>> Start SUPPLIED MATERIAL

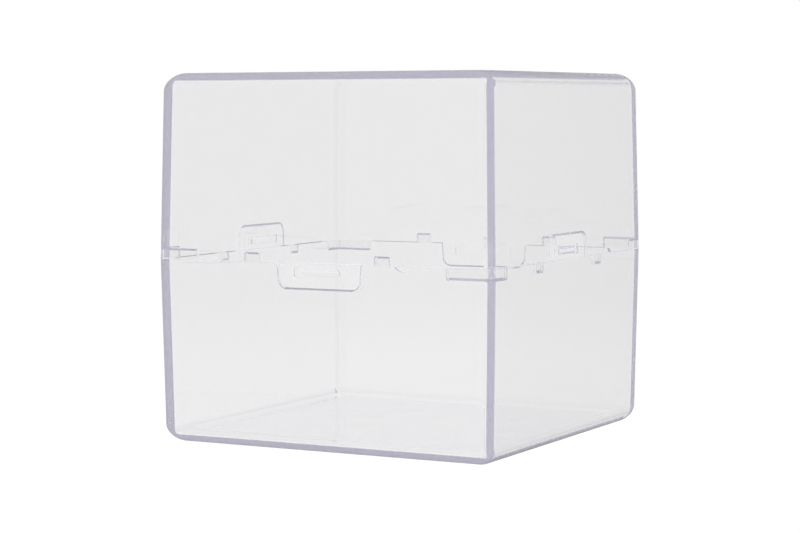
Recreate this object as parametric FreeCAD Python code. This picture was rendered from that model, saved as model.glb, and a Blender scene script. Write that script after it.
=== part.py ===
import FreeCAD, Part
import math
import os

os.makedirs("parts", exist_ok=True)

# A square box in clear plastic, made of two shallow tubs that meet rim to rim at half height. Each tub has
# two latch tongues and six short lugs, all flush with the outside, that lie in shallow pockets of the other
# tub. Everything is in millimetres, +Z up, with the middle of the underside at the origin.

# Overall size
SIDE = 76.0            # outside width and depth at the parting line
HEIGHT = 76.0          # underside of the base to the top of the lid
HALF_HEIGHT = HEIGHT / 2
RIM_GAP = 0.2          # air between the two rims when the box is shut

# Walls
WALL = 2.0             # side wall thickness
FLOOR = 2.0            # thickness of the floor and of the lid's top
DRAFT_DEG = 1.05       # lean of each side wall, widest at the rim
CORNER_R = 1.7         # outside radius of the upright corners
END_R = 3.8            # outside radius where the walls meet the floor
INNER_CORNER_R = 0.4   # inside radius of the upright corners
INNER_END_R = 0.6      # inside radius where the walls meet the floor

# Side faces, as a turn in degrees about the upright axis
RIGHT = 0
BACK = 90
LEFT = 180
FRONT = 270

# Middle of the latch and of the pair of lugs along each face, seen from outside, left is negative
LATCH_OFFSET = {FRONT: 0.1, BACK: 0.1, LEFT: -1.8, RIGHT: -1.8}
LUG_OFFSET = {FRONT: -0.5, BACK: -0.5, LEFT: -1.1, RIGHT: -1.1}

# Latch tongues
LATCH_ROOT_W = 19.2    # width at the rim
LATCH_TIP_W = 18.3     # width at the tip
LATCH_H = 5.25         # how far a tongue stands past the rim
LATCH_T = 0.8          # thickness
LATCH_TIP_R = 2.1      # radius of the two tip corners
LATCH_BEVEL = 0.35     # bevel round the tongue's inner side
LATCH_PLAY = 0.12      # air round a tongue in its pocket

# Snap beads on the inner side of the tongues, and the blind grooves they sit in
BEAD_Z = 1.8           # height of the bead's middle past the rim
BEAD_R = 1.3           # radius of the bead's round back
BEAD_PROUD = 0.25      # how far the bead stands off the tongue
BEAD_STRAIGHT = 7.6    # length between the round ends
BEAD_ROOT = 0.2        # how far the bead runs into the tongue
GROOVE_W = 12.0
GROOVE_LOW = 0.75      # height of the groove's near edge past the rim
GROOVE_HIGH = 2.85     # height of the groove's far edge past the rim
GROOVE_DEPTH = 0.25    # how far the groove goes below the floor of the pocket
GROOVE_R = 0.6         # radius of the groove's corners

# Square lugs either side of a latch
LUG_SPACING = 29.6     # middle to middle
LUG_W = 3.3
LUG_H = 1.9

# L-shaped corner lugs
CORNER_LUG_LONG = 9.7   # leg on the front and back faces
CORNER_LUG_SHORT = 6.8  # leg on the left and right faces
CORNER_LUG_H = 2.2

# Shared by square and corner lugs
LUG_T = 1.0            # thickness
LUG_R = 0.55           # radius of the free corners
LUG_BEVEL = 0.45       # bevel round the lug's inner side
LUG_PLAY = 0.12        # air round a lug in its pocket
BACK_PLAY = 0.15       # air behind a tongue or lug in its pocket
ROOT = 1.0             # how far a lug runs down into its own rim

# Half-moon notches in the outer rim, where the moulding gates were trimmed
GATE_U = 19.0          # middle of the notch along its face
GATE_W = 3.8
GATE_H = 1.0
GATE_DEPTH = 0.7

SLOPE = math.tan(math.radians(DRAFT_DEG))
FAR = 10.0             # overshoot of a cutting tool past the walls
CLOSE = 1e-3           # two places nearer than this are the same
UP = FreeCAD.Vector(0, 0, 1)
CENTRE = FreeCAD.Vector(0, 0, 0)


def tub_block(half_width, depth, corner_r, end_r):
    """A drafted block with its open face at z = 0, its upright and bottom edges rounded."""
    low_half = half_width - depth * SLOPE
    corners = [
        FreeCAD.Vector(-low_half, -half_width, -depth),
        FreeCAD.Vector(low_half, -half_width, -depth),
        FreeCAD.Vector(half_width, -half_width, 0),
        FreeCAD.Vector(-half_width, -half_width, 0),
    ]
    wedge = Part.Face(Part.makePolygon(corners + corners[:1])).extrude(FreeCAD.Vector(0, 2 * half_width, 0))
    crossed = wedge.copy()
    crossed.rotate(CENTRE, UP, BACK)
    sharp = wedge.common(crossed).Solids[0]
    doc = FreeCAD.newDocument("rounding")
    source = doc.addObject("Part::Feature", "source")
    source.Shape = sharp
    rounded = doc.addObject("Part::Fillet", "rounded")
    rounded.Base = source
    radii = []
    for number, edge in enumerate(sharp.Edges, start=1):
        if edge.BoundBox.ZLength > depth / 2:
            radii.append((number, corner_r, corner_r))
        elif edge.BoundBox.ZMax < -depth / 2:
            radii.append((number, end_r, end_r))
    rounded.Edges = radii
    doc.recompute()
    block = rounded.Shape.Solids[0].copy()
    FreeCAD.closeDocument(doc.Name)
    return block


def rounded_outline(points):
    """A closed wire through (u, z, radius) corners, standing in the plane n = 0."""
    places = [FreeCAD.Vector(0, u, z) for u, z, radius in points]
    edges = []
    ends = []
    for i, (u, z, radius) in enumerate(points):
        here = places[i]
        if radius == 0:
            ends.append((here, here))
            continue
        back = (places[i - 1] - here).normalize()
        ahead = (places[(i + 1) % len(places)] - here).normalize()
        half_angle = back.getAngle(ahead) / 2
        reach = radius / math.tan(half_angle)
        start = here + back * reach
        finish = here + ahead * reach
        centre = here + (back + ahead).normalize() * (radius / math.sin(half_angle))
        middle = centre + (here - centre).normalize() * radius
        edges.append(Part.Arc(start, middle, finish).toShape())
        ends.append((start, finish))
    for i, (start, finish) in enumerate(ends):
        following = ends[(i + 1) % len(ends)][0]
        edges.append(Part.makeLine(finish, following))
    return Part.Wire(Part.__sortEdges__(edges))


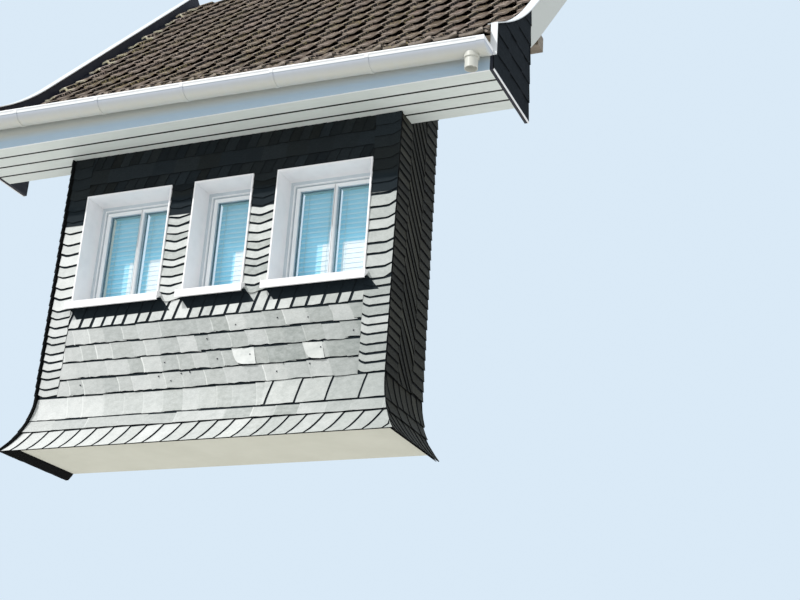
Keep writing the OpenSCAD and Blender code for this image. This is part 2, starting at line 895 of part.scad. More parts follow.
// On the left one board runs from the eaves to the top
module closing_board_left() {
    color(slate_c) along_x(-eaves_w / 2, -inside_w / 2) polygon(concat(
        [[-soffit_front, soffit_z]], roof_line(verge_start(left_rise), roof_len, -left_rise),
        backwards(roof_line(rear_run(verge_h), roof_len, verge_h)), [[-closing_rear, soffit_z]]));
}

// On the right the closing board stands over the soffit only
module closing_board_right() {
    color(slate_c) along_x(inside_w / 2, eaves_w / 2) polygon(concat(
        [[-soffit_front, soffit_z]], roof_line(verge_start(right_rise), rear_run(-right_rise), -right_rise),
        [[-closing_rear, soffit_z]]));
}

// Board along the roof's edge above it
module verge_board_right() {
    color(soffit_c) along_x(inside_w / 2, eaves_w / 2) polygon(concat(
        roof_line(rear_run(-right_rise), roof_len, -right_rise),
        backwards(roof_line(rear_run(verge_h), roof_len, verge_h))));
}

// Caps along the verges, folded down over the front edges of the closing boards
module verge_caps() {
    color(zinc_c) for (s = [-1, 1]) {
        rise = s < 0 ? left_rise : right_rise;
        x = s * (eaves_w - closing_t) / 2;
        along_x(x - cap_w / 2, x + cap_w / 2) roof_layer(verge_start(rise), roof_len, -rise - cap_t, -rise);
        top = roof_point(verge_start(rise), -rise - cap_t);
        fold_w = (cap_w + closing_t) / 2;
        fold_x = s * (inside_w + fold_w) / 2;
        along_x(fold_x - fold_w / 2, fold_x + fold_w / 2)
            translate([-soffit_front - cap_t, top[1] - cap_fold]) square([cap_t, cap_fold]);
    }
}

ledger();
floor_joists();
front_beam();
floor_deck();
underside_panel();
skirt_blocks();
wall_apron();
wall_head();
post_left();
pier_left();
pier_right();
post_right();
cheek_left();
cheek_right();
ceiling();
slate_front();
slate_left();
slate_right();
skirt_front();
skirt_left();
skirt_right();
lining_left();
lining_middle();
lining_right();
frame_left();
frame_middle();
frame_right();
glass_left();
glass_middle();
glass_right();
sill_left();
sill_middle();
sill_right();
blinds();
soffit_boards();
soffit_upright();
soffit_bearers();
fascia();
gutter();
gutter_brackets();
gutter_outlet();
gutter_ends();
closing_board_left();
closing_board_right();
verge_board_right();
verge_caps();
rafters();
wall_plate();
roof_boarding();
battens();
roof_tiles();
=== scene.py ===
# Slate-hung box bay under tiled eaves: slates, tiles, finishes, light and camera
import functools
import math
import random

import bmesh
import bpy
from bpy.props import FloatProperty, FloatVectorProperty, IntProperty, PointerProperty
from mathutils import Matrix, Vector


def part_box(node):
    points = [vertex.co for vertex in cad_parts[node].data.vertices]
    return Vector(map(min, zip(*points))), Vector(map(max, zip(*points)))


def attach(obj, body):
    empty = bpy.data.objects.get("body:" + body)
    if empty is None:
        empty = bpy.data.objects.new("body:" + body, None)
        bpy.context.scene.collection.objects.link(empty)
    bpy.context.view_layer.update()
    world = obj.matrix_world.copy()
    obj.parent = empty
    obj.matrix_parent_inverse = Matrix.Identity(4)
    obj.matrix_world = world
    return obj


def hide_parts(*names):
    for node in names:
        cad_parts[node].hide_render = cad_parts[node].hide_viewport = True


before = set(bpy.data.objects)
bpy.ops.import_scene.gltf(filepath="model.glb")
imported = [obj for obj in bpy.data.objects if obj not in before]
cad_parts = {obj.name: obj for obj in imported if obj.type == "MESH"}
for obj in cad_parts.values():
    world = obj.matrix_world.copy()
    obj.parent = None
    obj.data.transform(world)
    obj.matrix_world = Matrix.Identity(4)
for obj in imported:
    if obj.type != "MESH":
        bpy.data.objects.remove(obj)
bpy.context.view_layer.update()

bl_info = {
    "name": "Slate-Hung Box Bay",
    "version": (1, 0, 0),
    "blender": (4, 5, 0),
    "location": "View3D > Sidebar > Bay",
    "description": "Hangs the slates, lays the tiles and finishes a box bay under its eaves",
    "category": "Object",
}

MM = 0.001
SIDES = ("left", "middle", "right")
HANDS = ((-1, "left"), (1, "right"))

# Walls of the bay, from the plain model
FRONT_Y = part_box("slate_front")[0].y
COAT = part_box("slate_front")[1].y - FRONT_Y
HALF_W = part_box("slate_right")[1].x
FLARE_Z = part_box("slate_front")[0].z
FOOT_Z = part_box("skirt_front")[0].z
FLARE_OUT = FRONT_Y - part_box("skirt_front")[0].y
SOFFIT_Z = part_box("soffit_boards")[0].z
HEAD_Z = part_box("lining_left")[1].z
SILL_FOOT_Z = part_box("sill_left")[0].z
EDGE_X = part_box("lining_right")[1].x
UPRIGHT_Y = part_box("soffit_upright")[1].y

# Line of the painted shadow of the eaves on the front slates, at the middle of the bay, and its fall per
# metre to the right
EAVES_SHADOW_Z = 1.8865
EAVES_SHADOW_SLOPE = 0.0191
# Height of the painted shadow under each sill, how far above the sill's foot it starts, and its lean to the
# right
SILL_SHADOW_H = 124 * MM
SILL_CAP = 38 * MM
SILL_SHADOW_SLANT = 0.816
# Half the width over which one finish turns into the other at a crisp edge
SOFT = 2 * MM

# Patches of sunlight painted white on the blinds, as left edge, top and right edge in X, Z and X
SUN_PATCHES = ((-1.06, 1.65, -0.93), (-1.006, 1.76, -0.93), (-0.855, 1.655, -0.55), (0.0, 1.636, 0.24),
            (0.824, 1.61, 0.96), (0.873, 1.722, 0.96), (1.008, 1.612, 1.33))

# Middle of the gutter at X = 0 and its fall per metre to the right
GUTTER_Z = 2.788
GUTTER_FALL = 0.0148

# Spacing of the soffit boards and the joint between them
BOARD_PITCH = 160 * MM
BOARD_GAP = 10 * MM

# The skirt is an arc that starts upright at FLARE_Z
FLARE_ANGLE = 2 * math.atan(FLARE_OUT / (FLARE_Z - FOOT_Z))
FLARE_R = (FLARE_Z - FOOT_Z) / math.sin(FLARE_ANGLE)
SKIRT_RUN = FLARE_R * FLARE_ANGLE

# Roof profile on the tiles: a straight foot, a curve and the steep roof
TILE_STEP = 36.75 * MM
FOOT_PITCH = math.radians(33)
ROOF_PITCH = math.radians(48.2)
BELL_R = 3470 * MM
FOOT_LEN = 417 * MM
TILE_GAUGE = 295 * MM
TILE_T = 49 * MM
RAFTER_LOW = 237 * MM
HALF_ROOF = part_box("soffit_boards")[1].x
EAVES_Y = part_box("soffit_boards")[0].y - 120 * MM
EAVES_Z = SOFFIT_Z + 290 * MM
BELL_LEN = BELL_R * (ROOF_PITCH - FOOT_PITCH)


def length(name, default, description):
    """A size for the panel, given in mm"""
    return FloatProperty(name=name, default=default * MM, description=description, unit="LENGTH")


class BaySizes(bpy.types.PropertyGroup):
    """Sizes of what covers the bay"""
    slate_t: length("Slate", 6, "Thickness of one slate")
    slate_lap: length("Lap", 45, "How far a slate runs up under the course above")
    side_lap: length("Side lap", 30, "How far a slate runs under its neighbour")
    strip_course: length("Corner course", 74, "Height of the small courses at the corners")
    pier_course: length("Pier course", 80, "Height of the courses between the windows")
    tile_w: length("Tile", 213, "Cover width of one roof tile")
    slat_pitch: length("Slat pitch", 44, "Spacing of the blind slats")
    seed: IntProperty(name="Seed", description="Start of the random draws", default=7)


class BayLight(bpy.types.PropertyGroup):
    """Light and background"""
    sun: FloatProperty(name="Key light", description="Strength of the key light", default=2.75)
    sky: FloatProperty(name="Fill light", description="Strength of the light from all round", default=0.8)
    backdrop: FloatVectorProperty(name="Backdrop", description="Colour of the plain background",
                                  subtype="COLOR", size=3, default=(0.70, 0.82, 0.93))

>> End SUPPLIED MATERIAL

In the listing above, locate the line containing "frame_left();" and the line containing "if empty is". Transcribe those two lines and everything between them, exactly as written.

frame_left();
frame_middle();
frame_right();
glass_left();
glass_middle();
glass_right();
sill_left();
sill_middle();
sill_right();
blinds();
soffit_boards();
soffit_upright();
soffit_bearers();
fascia();
gutter();
gutter_brackets();
gutter_outlet();
gutter_ends();
closing_board_left();
closing_board_right();
verge_board_right();
verge_caps();
rafters();
wall_plate();
roof_boarding();
battens();
roof_tiles();
=== scene.py ===
# Slate-hung box bay under tiled eaves: slates, tiles, finishes, light and camera
import functools
import math
import random

import bmesh
import bpy
from bpy.props import FloatProperty, FloatVectorProperty, IntProperty, PointerProperty
from mathutils import Matrix, Vector


def part_box(node):
    points = [vertex.co for vertex in cad_parts[node].data.vertices]
    return Vector(map(min, zip(*points))), Vector(map(max, zip(*points)))


def attach(obj, body):
    empty = bpy.data.objects.get("body:" + body)
    if empty is None:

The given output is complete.